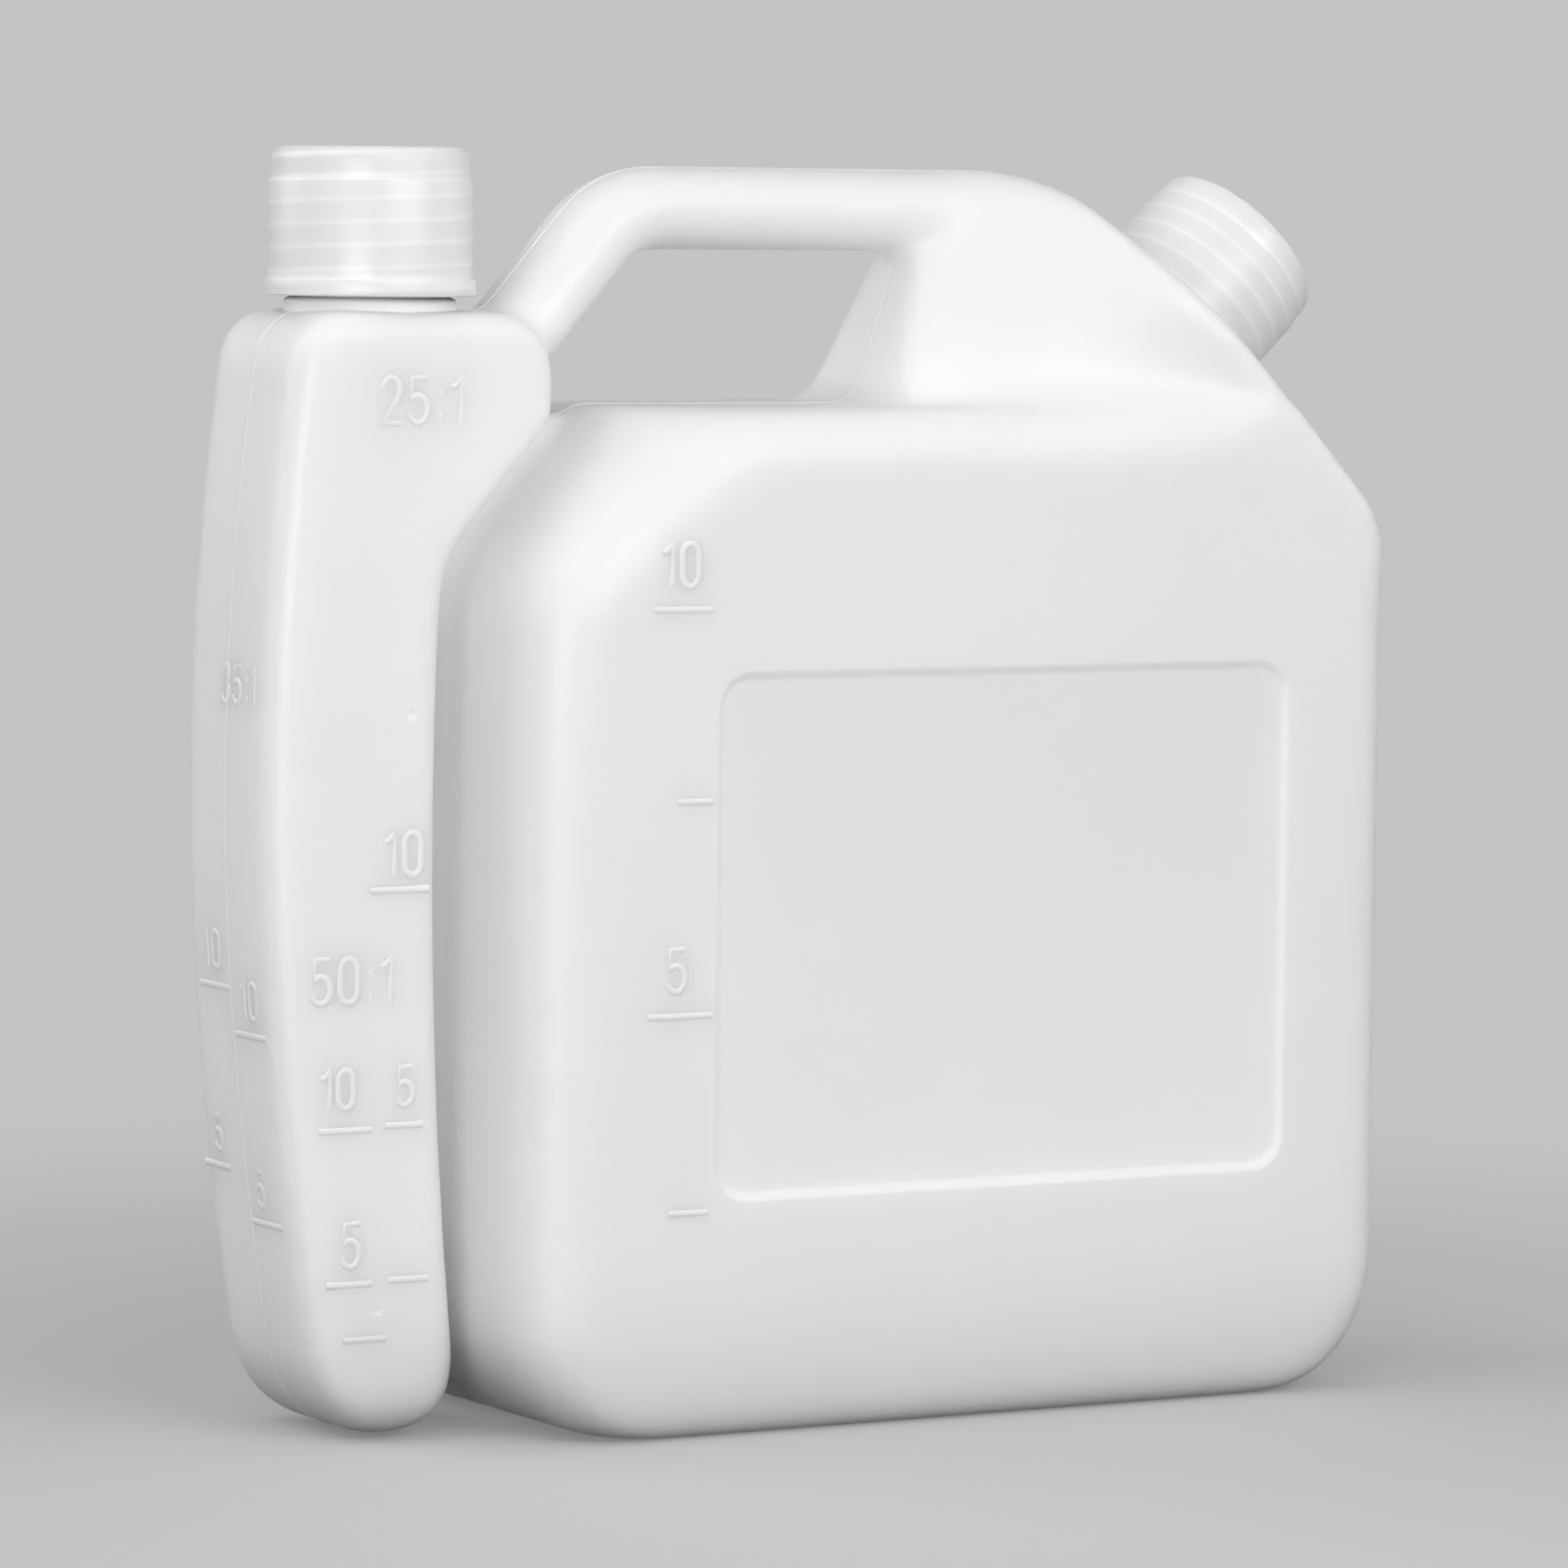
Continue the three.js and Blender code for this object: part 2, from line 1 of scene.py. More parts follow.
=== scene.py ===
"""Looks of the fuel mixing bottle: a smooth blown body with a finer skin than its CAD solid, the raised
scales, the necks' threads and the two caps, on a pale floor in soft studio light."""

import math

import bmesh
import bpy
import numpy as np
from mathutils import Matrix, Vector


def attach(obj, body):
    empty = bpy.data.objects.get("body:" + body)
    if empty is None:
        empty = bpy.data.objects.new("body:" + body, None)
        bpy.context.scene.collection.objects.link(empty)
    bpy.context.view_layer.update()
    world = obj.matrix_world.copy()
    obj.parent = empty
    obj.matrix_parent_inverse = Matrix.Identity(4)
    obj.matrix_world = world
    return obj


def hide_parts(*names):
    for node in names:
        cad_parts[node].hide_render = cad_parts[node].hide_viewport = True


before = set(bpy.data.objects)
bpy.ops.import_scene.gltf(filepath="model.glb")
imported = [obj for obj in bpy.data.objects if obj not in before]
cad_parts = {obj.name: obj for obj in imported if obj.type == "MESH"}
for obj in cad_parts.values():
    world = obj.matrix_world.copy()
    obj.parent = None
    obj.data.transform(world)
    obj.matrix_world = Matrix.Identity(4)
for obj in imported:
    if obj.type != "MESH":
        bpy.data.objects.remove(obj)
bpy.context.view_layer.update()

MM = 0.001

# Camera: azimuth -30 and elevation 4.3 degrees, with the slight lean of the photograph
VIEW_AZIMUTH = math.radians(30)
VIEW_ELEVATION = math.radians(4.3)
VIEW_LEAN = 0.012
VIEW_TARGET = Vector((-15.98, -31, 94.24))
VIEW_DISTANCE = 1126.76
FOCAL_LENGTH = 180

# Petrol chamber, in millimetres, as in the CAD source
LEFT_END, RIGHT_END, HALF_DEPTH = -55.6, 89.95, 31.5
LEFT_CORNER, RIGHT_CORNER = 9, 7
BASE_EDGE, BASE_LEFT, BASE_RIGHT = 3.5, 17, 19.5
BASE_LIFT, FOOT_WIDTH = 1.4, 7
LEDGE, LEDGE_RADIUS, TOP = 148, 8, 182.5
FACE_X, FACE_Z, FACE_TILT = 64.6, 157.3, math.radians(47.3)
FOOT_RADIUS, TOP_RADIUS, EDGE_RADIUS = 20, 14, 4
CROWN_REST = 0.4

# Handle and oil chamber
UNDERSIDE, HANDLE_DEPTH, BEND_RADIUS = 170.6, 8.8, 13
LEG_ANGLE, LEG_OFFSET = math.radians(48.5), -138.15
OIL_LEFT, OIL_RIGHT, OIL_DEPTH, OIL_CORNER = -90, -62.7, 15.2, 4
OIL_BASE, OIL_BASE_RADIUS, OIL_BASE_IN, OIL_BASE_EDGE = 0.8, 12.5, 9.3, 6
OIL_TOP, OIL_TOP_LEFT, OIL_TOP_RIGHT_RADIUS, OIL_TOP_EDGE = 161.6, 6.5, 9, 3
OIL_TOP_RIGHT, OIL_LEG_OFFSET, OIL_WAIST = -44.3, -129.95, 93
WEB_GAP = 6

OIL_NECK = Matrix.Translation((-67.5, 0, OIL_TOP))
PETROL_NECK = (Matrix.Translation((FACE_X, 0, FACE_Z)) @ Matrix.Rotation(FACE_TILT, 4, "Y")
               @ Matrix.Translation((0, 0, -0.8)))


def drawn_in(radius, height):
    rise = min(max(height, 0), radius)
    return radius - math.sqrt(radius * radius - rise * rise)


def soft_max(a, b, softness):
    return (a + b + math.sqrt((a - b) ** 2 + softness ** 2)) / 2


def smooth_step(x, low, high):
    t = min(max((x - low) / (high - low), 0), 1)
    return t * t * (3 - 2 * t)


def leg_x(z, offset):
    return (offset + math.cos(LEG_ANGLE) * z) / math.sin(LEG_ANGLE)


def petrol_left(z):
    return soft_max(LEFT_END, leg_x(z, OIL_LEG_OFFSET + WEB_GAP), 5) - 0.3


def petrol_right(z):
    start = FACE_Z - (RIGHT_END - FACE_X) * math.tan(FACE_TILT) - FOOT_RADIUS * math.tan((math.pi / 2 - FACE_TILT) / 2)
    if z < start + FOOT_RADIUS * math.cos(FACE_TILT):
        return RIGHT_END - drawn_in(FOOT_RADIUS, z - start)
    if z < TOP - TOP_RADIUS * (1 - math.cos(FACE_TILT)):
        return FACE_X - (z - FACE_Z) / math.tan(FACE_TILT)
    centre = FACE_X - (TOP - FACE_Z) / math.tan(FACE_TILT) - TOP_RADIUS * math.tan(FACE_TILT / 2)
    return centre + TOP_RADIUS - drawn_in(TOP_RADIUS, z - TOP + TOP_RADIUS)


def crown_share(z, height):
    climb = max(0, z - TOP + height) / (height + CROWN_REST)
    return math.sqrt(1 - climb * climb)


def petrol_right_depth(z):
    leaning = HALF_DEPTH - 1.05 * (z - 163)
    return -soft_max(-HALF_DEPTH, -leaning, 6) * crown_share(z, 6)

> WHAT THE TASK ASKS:
Find each line holding "before". Copy it out.

> RESULT OF THIS TASK:
before = set(bpy.data.objects)
imported = [obj for obj in bpy.data.objects if obj not in before]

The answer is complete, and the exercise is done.